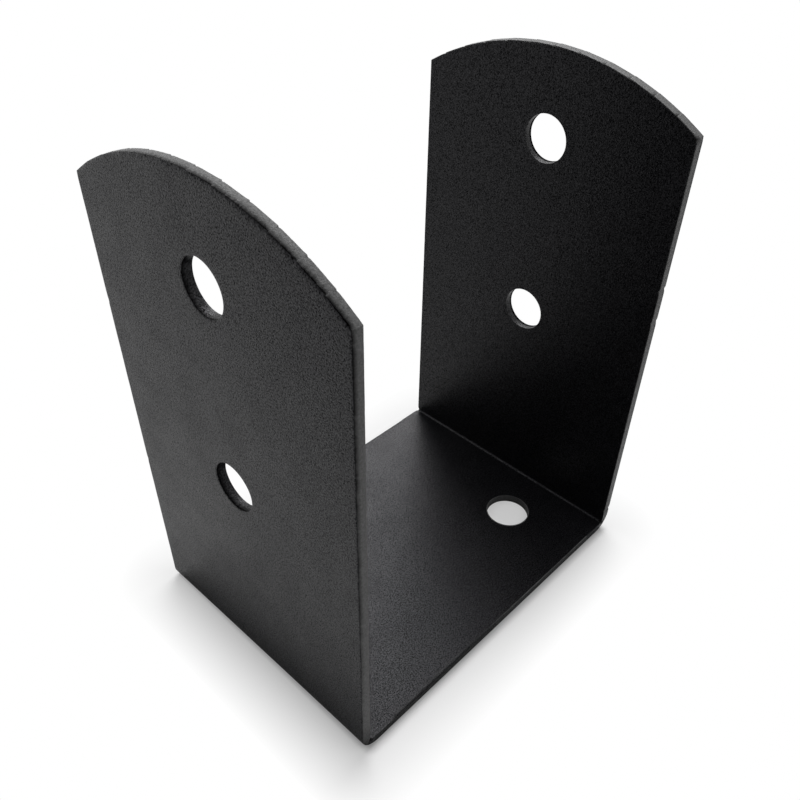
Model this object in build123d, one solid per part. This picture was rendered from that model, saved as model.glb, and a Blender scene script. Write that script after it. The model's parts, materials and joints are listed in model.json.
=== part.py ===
from build123d import *
import os
from math import asin, cos, sin

# U bracket folded from one strip of 2 mm sheet steel and powder coated. Millimetres.
# +X runs from ear to ear, +Y across the width of the strip, +Z up out of the base.
# The origin is the middle of the underside of the base.

# The sheet and its two folds
SHEET = 2.2               # steel with the coat on both its faces
CLEAR_WIDTH = 90.0        # between the inside faces of the ears
WIDTH = 70.0              # of the strip, so of the base and of both ears
HEIGHT = 120.0            # underside of the base to the top of the crowns
FOLD_RADIUS = 1.0         # inside both folds, from the nose of the punch
FOLD_OUTSIDE = 4.8        # round the back of them, where the nose has thinned the sheet

# The crowns are nibbled to an arc, one short straight stroke after another
CROWN_RADIUS = 62.5
STROKE = 6.25             # advance of the punch along the arc
EDGE_ROLL = 0.4           # radius that the press leaves on the outer edges

# Cross-bolt holes, in line through both ears
EAR_HOLE = 11.0           # bore
LOWER_HOLE_UP = 56.0      # underside of the base to the centre of the lower holes
EAR_HOLE_PITCH = 44.5     # lower holes to upper holes

# Fixing holes in the base, staggered on a diagonal
BASE_HOLE = 11.5          # bore
BASE_HOLE_SPAN = 60.0     # between their centres, from ear to ear
BASE_HOLE_STAGGER = 27.0  # between their centres, across the width

# Sizes that follow from those
LENGTH = CLEAR_WIDTH + 2 * SHEET
CUT_PAST = 2 * SHEET      # how far a cutter stands out of the sheet


def u_section():
    """End view of the folded strip: an outer u less an inner one."""
    outer = Pos(0, HEIGHT / 2) * Rectangle(LENGTH, HEIGHT)
    inner = Pos(0, HEIGHT / 2 + SHEET) * Rectangle(CLEAR_WIDTH, HEIGHT)
    outer = fillet(outer.vertices().group_by(Axis.Y)[0], FOLD_OUTSIDE)
    inner = fillet(inner.vertices().group_by(Axis.Y)[0], FOLD_RADIUS)
    return outer - inner


def folded_strip():
    """The strip with both folds made and its ends still square."""
    return extrude(Plane.XZ * u_section(), amount=WIDTH / 2, both=True)


def crown_corners():
    """Corners between the strokes of one crown, from its +Y side to its -Y side.

    Every stroke is a chord of the crown's arc. The first starts at the ear's side,
    and a last one that would take less than a quarter of the punch isn't made.
    """
    half_angle = asin(WIDTH / 2 / CROWN_RADIUS)
    step = STROKE / CROWN_RADIUS
    strokes = int((2 * half_angle - step / 4) / step)
    angles = [half_angle - n * step for n in range(strokes + 1)] + [-half_angle]
    centre_up = HEIGHT - CROWN_RADIUS
    return [(CROWN_RADIUS * sin(a), centre_up + CROWN_RADIUS * cos(a)) for a in angles]


def crown_waste():
    """What the strokes take off the top of the ear on the -X side."""
    corners = crown_corners()
    side = WIDTH / 2 + CUT_PAST
    shoulder = corners[0][1]
    top = HEIGHT + CUT_PAST
    frame = [(-side, shoulder), (-side, top), (side, top), (side, shoulder)]
    outline = make_face(Polyline(*corners, *frame, close=True))
    return extrude(Plane.YZ * outline, amount=-LENGTH)


def ear_holes():
    """Drills for the cross bolts, each one through both ears."""
    drill = Rot(0, 90, 0) * Cylinder(EAR_HOLE / 2, LENGTH + 2 * CUT_PAST)
    return [Pos(0, 0, LOWER_HOLE_UP + n * EAR_HOLE_PITCH) * drill for n in range(2)]


def base_hole():
    """Drill for the fixing hole at the front of the base, on the +X side."""
    drill = Cylinder(BASE_HOLE / 2, 2 * (SHEET + CUT_PAST))
    return Pos(BASE_HOLE_SPAN / 2, -BASE_HOLE_STAGGER / 2) * drill


def outer_edges(bracket):
    """Edges round the outer faces: the outline and the hole rims, not the fold lines."""
    flats = bracket.faces().filter_by(Axis.X).sort_by(Axis.X)
    underside = bracket.faces().filter_by(Axis.Z).sort_by(Axis.Z)[0]
    folds = bracket.faces().filter_by(lambda f: f.radius == FOLD_OUTSIDE)
    skin = [flats[0], flats[-1], underside, *folds]
    edges = ShapeList(edge for face in skin for edge in face.edges())
    fold_lines = edges.filter_by(Axis.Y).filter_by(lambda e: e.length > WIDTH - SHEET)
    return edges - fold_lines


def u_bracket():
    """The finished bracket, which looks the same after half a turn about Z."""
    bracket = folded_strip() - ear_holes()
    for turn in (0, 180):
        bracket -= Rot(0, 0, turn) * crown_waste()
        bracket -= Rot(0, 0, turn) * base_hole()
    return fillet(outer_edges(bracket), EDGE_ROLL)


os.makedirs("parts", exist_ok=True)
export_step(u_bracket(), "parts/u_bracket.step")
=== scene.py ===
import json
import math
import random
from collections import namedtuple

import bmesh
import bpy
from mathutils import Matrix, Vector, noise
from mathutils.geometry import delaunay_2d_cdt


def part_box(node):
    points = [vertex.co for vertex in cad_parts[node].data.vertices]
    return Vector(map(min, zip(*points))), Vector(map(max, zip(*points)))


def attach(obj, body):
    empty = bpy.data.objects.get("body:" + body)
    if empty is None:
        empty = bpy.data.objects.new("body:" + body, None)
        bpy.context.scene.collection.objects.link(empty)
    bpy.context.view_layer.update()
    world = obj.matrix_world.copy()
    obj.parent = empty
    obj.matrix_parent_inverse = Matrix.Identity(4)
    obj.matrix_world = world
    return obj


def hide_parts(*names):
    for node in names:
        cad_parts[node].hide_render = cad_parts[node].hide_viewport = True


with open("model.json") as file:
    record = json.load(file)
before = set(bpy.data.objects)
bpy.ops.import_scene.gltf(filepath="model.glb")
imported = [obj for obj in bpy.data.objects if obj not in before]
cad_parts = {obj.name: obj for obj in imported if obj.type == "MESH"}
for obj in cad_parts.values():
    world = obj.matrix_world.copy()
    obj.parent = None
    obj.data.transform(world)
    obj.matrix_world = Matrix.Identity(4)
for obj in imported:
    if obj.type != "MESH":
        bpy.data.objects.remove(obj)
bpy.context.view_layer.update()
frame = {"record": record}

# ---- Folded strip ------------------------------------------------------------------
# The whole bracket is one strip of 2 mm steel, folded up twice over a V die and powder
# coated. A punch nibbles both of its ends round and makes its six holes, which leaves
# the outer edges rolled over and torn, and the inner ones with a fine burr.

MM = 0.001
SHEET = 2.2 * MM          # steel with its coat
FOLD_RADIUS = 0.65 * MM   # inside both folds
FOLD_OUTSIDE = 4.8 * MM   # round the back of them
FOLD_TIGHTER = 2.3 * MM   # how much of that the -X fold loses by its +Y end
STROKE = 6.25 * MM        # advance of the nibbling punch
STROKE_BOW = 0.04 * MM    # how far the middle of each cut stands proud of its ends

# Each crown has its own arc: radius, height of its top over the ear's, and how far
# off centre it sits, towards its first stroke. Keys are the sign of the ear's x.
CROWNS = {1: (66.0 * MM, 0.1 * MM, 0.4 * MM), -1: (60.5 * MM, 0.26 * MM, 0.2 * MM)}

box_low, box_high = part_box("u_bracket")
LENGTH = box_high.x - box_low.x
WIDTH = box_high.y - box_low.y
HEIGHT = box_high.z - box_low.z

bolts = {mount["name"]: mount for mount in frame["record"]["mounts"]}
EAR_HOLE_UP = [bolts[name]["pos_m"][2] for name in ("lower_cross_bolt", "upper_cross_bolt")]
EAR_HOLE = bolts["upper_cross_bolt"]["dims"]["r_mm"] * MM
BASE_HOLE = bolts["base_fixings"]["dims"]["hole_r_mm"] * MM
BASE_HOLE_AT = Vector((30.0 * MM, -13.5 * MM))

# The flat blank runs along s, which is zero mid-base, and across y. Depth goes from 0
# on the outer skin to SHEET on the inner one.
FOLD_START = LENGTH / 2 - FOLD_OUTSIDE
FOLD_ARC = 6.2 * MM
EAR_START = FOLD_START + FOLD_ARC


def beside(gap, reach):
    """1 at a place, falling to 0 past a reach given in millimetres."""
    return math.exp(-((gap / (reach * MM)) ** 2))


def rise(value, start, end):
    """0 up to start, 1 from end on, and smooth between."""
    share = min(max((value - start) / (end - start), 0), 1)
    return share * share * (3 - 2 * share)


def along(height):
    """Where on the blank a given height of the folded ear lies."""
    return EAR_START + height - FOLD_OUTSIDE


def fold_skin(s, radius, depth):
    """Place of a skin at s on the +X half: along the base, round the fold, up the ear.

    The outer skin shares the fold out by length. The inner one gives its small arc a
    third, so that it stays round.
    """
    corner = LENGTH / 2 - depth
    straight = FOLD_OUTSIDE - depth - radius
    through = min(max((s - FOLD_START) / FOLD_ARC, 0), 1)
    round_share = 1 / 3
    if not depth:
        round_share = radius * math.pi / 2 / (2 * straight + radius * math.pi / 2)
    flat_share = (1 - round_share) / 2
    before = min(through / max(flat_share, 1e-9), 1)
    turned = min(max((through - flat_share) / round_share, 0), 1) * math.pi / 2
    after = max(through - flat_share - round_share, 0) / max(flat_share, 1e-9)
    x = corner - radius * (1 - math.sin(turned)) - straight * (1 - before)
    z = depth + radius * (1 - math.cos(turned)) + straight * after
    return Vector((x - max(FOLD_START - s, 0), z + max(s - EAR_START, 0)))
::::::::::
(Given problem): Exactly the lines from the line that has "return edges - fold_lines" through the line that has "bpy.context.scene.collection.objects.link(empty)" are to be repeated, both included, with nothing added.

(Finished exercise):
    return edges - fold_lines


def u_bracket():
    """The finished bracket, which looks the same after half a turn about Z."""
    bracket = folded_strip() - ear_holes()
    for turn in (0, 180):
        bracket -= Rot(0, 0, turn) * crown_waste()
        bracket -= Rot(0, 0, turn) * base_hole()
    return fillet(outer_edges(bracket), EDGE_ROLL)


os.makedirs("parts", exist_ok=True)
export_step(u_bracket(), "parts/u_bracket.step")
=== scene.py ===
import json
import math
import random
from collections import namedtuple

import bmesh
import bpy
from mathutils import Matrix, Vector, noise
from mathutils.geometry import delaunay_2d_cdt


def part_box(node):
    points = [vertex.co for vertex in cad_parts[node].data.vertices]
    return Vector(map(min, zip(*points))), Vector(map(max, zip(*points)))


def attach(obj, body):
    empty = bpy.data.objects.get("body:" + body)
    if empty is None:
        empty = bpy.data.objects.new("body:" + body, None)
        bpy.context.scene.collection.objects.link(empty)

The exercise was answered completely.